Start of Provided data

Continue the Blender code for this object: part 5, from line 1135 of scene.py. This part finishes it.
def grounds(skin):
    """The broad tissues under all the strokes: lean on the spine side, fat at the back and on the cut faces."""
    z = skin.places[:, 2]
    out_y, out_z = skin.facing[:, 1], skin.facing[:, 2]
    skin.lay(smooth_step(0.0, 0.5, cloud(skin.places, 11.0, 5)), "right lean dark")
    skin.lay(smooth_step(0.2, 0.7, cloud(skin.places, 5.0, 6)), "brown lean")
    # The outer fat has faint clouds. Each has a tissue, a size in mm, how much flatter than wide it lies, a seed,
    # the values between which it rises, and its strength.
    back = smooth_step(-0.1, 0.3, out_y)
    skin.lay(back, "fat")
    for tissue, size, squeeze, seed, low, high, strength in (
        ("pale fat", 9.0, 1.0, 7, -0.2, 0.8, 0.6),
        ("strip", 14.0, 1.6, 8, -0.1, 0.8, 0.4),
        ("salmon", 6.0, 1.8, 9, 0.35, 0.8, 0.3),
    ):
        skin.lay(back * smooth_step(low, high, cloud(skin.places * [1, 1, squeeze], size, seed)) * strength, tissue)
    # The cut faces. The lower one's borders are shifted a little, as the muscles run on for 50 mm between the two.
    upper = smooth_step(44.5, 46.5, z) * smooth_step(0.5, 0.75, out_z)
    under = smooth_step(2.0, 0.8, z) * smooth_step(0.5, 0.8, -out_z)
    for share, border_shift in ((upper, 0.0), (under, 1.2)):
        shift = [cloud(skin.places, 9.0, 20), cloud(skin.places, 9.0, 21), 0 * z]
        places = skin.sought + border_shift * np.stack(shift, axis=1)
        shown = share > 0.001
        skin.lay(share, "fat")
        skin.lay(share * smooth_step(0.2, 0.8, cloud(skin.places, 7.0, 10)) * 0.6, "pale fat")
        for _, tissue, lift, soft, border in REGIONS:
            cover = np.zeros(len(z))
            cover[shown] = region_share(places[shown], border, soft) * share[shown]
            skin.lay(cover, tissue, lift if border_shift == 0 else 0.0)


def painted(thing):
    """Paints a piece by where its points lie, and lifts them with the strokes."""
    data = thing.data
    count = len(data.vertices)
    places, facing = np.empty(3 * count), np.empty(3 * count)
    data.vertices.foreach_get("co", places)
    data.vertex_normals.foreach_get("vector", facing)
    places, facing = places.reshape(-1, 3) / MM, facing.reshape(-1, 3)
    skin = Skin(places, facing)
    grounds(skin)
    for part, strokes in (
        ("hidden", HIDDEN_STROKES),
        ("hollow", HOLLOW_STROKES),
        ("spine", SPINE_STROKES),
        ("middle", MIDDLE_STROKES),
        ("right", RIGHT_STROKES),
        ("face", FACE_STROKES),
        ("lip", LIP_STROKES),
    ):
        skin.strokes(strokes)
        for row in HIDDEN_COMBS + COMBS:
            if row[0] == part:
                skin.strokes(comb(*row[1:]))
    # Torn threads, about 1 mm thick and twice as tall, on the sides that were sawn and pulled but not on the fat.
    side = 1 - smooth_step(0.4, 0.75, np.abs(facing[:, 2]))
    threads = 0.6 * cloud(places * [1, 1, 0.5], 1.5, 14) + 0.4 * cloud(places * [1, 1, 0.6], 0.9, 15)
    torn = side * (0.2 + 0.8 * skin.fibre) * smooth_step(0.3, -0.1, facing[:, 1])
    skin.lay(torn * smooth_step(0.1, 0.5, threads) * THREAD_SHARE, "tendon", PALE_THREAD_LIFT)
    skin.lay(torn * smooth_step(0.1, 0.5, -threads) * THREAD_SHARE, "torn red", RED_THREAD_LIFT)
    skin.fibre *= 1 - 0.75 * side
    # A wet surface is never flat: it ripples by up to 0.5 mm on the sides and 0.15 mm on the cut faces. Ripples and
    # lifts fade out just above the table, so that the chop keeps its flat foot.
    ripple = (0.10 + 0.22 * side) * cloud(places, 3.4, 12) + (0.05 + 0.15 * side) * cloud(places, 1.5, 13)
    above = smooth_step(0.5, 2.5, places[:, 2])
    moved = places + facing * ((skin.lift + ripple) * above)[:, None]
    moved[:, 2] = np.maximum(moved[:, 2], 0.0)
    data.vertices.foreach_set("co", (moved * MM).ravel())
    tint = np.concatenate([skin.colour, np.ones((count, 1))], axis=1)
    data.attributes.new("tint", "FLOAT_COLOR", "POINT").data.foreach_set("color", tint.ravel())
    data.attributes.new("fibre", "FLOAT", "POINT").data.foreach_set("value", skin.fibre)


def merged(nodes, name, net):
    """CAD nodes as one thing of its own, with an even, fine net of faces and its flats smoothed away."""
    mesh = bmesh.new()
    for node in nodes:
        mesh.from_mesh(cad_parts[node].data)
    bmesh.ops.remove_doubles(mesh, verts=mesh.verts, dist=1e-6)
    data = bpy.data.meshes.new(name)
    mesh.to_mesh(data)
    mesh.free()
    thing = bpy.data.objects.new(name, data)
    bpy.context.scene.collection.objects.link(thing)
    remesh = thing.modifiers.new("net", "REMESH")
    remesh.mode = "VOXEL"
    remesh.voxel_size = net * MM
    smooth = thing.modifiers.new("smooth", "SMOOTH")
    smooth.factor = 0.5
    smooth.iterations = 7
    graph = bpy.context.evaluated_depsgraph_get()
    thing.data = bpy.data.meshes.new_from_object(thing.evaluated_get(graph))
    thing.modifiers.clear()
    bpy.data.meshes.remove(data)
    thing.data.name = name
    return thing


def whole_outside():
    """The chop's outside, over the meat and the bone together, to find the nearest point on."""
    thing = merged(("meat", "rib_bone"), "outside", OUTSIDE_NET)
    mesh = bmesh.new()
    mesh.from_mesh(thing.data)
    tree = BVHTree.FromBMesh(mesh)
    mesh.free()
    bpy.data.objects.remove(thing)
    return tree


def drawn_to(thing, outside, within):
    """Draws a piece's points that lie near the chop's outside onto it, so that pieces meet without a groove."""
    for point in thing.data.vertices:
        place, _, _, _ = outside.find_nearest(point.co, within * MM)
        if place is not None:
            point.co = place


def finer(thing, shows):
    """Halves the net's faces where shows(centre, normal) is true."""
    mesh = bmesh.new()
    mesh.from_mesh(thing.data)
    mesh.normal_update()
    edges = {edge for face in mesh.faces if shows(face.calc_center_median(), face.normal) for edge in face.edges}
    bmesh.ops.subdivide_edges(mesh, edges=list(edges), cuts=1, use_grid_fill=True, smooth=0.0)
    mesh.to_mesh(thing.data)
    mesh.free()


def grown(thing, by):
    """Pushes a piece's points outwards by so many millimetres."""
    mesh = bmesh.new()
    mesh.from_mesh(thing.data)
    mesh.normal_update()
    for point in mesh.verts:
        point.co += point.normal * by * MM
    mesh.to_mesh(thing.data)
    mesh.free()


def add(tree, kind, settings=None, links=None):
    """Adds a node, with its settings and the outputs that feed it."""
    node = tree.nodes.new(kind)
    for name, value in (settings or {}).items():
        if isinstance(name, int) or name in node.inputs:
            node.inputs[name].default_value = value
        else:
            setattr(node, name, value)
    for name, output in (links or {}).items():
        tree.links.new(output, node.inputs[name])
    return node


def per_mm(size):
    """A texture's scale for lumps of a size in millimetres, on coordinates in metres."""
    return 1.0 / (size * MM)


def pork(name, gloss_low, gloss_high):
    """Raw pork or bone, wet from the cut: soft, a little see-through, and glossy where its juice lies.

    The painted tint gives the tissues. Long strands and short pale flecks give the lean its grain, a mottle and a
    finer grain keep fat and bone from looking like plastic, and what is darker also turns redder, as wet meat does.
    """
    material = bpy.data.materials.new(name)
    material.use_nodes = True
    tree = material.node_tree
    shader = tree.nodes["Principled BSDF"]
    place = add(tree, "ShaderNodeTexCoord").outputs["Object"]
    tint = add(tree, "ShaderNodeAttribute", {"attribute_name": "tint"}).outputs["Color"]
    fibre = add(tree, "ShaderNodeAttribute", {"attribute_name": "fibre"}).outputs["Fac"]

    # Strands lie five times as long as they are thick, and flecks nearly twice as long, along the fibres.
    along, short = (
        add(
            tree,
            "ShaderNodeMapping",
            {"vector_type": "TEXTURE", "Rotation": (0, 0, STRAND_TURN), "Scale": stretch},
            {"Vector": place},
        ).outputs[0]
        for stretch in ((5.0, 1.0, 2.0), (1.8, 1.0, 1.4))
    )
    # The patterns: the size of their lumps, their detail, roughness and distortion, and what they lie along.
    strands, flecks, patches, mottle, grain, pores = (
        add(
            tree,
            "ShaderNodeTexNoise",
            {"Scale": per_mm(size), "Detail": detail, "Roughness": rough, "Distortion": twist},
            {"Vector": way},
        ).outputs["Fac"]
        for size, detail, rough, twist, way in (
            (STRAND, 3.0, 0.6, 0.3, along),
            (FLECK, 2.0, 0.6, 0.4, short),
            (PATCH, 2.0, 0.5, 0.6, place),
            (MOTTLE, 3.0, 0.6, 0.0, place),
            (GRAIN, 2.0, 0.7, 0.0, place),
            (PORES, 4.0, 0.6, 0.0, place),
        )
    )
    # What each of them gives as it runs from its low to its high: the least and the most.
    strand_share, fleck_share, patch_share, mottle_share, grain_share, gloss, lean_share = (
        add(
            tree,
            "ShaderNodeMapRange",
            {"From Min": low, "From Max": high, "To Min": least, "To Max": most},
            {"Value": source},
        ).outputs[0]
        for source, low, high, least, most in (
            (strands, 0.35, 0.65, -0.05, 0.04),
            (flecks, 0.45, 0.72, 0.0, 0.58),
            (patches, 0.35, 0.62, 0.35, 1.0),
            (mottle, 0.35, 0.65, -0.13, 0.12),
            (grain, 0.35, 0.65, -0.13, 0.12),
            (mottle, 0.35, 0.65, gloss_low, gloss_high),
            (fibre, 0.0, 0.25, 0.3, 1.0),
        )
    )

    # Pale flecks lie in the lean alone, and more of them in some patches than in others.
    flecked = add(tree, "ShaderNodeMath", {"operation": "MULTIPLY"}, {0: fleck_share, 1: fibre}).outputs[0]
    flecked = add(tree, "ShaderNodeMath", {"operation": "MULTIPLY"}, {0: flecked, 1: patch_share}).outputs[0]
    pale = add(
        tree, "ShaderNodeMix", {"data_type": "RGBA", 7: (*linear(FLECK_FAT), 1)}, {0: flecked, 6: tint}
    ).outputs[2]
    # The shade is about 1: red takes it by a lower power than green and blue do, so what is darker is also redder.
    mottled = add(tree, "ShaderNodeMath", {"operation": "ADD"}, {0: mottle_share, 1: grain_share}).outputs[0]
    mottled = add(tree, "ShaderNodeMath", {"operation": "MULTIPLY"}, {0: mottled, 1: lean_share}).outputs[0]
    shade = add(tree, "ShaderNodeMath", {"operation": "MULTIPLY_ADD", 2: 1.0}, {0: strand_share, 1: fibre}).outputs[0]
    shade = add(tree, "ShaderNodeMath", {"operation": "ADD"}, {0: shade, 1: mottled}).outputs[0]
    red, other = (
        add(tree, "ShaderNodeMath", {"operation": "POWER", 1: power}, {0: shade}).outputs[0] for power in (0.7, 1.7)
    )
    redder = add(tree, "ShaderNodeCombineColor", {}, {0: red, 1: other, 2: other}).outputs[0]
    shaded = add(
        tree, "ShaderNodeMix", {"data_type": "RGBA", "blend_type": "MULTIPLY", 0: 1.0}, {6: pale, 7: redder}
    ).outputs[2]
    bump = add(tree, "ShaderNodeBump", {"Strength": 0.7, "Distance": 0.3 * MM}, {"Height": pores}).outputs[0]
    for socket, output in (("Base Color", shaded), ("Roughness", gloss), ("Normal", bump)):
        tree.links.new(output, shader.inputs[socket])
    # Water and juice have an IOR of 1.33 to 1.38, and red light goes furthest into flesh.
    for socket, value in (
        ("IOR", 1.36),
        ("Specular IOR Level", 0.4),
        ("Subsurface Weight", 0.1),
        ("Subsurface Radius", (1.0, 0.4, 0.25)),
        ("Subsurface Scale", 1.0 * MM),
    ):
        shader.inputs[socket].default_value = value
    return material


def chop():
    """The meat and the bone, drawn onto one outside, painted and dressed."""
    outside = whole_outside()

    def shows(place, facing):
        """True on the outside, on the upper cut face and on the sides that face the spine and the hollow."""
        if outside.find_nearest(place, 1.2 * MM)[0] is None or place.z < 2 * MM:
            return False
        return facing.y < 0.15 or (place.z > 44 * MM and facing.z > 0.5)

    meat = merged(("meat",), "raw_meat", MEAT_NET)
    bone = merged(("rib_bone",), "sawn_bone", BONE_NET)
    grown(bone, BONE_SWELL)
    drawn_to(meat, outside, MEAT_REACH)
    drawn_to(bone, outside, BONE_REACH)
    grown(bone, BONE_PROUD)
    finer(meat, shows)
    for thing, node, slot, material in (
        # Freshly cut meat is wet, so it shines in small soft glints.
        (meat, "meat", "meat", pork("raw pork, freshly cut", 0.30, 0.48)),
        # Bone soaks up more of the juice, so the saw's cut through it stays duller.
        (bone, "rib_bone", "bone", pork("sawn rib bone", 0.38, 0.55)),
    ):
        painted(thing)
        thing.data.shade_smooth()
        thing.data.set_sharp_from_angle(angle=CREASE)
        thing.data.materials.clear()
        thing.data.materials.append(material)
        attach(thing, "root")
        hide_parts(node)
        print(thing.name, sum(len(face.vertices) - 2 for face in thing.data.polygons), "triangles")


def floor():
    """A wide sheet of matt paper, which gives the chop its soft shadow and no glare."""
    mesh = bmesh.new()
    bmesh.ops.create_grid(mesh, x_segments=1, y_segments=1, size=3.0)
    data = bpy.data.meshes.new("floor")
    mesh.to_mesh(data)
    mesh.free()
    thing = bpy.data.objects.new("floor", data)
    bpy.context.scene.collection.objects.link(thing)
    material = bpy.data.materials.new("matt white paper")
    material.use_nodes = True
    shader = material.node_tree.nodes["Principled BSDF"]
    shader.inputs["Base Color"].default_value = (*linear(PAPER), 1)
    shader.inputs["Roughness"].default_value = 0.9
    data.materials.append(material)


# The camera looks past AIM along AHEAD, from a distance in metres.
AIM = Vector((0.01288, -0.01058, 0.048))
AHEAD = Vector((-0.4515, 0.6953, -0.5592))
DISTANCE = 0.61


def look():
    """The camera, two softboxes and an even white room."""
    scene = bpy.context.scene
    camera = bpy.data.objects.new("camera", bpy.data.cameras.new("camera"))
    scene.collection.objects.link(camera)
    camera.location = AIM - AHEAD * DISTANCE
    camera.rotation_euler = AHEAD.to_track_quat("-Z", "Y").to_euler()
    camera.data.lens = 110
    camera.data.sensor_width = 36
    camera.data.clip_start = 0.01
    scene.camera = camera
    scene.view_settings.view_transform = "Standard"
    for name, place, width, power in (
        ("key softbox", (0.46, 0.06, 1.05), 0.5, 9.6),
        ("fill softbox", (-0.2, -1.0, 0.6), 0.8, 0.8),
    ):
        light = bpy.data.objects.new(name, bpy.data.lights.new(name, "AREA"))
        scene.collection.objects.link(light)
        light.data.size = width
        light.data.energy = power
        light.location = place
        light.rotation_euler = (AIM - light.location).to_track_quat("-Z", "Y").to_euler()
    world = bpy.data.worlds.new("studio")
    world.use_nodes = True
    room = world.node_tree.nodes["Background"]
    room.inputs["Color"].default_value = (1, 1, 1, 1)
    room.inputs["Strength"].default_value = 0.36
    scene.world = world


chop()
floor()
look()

End of Provided data
Start of Provided data

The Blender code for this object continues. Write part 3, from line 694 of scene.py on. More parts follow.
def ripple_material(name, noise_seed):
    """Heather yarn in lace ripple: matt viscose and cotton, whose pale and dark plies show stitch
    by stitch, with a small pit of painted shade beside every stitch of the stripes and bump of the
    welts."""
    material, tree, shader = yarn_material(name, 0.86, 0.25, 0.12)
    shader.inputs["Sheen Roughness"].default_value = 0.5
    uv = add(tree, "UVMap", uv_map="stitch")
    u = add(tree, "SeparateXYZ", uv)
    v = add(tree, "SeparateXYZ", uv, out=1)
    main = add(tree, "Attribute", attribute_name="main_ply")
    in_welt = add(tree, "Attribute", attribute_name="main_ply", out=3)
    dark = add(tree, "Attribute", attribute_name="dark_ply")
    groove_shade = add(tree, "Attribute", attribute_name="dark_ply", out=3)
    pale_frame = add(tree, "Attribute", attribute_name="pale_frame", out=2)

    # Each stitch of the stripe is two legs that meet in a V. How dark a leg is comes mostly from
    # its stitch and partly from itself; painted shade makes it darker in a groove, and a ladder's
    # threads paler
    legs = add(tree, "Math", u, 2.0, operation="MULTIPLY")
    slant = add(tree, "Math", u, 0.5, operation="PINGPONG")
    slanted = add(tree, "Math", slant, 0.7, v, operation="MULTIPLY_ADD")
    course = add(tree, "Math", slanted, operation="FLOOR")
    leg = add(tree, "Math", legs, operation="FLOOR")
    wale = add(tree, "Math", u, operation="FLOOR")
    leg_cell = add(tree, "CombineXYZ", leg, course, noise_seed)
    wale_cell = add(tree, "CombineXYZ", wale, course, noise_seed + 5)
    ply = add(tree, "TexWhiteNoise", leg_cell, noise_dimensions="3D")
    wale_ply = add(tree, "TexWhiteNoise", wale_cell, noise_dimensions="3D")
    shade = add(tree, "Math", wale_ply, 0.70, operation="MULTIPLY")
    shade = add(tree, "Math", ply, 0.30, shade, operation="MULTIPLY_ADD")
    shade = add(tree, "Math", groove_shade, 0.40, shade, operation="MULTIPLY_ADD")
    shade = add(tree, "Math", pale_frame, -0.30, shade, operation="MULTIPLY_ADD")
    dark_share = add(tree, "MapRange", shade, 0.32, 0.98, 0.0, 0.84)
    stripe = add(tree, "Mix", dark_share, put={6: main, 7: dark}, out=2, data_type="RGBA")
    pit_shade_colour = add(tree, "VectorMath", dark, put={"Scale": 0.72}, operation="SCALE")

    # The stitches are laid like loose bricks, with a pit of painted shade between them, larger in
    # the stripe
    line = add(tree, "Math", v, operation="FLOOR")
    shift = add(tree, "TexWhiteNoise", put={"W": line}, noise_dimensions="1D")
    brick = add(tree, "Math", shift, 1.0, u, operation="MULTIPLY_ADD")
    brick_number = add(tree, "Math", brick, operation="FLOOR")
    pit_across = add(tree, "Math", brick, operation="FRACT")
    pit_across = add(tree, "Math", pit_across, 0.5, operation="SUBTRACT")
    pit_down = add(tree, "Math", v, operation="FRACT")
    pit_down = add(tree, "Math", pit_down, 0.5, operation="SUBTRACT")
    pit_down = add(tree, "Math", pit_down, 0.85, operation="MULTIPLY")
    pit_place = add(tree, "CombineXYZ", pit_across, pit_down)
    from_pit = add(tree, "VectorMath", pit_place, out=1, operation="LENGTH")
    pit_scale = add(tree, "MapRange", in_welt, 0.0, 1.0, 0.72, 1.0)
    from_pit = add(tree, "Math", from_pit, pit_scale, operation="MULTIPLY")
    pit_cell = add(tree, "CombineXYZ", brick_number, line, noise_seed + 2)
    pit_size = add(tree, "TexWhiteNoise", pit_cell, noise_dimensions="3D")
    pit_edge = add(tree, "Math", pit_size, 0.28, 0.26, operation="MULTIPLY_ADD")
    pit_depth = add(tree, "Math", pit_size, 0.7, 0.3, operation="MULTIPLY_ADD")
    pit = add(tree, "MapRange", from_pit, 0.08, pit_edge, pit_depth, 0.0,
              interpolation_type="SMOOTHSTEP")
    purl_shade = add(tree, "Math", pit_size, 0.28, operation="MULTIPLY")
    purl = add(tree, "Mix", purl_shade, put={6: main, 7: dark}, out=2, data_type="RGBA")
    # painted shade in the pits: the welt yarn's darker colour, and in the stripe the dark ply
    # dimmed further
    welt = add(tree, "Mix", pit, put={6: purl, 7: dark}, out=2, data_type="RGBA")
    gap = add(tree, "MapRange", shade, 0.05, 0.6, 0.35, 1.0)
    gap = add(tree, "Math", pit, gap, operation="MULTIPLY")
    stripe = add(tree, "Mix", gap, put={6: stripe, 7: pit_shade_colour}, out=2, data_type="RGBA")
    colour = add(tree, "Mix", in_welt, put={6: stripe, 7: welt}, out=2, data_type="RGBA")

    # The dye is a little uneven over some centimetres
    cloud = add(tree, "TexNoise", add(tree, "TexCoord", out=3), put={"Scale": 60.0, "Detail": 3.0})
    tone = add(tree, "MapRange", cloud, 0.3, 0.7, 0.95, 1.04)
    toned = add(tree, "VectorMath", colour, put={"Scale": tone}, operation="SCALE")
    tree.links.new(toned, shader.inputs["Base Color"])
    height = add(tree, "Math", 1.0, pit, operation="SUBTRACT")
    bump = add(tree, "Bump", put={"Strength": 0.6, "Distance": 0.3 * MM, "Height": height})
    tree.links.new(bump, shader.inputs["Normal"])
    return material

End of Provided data
Start of Provided data

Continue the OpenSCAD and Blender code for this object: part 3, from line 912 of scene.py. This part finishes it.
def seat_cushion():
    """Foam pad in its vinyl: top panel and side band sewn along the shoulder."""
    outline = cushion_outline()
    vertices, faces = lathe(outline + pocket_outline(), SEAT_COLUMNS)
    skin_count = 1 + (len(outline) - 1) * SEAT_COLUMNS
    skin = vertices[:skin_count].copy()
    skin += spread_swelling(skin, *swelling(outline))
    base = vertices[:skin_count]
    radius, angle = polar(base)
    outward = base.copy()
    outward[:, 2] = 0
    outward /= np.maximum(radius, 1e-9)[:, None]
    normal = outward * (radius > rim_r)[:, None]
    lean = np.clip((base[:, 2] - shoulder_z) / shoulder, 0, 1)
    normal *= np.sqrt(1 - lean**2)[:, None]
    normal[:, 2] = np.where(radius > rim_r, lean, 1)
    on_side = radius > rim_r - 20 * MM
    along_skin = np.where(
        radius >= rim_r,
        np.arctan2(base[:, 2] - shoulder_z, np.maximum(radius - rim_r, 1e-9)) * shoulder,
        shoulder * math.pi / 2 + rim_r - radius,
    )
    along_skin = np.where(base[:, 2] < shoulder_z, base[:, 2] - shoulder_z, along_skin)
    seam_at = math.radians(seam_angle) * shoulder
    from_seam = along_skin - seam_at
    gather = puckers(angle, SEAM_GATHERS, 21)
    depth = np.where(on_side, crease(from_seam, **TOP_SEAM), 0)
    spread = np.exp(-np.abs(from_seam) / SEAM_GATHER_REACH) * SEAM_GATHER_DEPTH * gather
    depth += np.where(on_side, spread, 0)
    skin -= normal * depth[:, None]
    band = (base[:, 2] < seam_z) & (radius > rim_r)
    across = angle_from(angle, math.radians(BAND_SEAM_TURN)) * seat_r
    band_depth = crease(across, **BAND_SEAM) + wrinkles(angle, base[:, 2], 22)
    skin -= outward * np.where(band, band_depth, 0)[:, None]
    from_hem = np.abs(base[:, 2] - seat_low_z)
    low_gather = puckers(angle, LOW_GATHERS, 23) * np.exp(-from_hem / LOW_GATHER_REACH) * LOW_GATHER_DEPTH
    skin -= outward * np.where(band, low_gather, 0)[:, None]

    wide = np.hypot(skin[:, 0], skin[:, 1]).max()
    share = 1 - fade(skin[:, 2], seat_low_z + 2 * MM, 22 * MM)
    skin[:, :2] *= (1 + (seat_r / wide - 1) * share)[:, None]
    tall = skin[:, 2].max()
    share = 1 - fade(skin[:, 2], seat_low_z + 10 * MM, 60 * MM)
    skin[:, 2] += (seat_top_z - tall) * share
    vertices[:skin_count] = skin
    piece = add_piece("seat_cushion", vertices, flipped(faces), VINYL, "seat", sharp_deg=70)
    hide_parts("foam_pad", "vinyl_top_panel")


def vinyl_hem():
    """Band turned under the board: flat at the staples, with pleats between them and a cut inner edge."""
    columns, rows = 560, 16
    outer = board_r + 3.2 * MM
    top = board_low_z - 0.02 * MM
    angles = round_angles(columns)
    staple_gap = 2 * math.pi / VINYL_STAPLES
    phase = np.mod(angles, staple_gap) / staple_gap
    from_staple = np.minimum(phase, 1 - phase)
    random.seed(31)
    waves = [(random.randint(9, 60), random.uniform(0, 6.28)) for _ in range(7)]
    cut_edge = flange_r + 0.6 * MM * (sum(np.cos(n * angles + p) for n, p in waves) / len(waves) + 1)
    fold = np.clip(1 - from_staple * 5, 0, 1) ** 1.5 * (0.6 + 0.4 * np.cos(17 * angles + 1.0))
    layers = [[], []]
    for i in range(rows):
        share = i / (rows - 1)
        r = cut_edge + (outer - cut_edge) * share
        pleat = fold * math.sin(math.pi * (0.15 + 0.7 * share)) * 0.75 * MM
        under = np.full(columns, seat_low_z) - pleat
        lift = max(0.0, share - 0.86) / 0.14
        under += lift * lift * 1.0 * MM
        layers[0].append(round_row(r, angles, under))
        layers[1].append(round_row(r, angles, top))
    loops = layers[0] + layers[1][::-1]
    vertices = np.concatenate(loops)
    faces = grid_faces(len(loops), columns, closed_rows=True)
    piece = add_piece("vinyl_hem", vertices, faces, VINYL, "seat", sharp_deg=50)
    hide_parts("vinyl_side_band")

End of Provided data

What needs to be done | Note how many lines of the material contain the string "finishes". Then report that number by itself.

Solution to the exercise | 2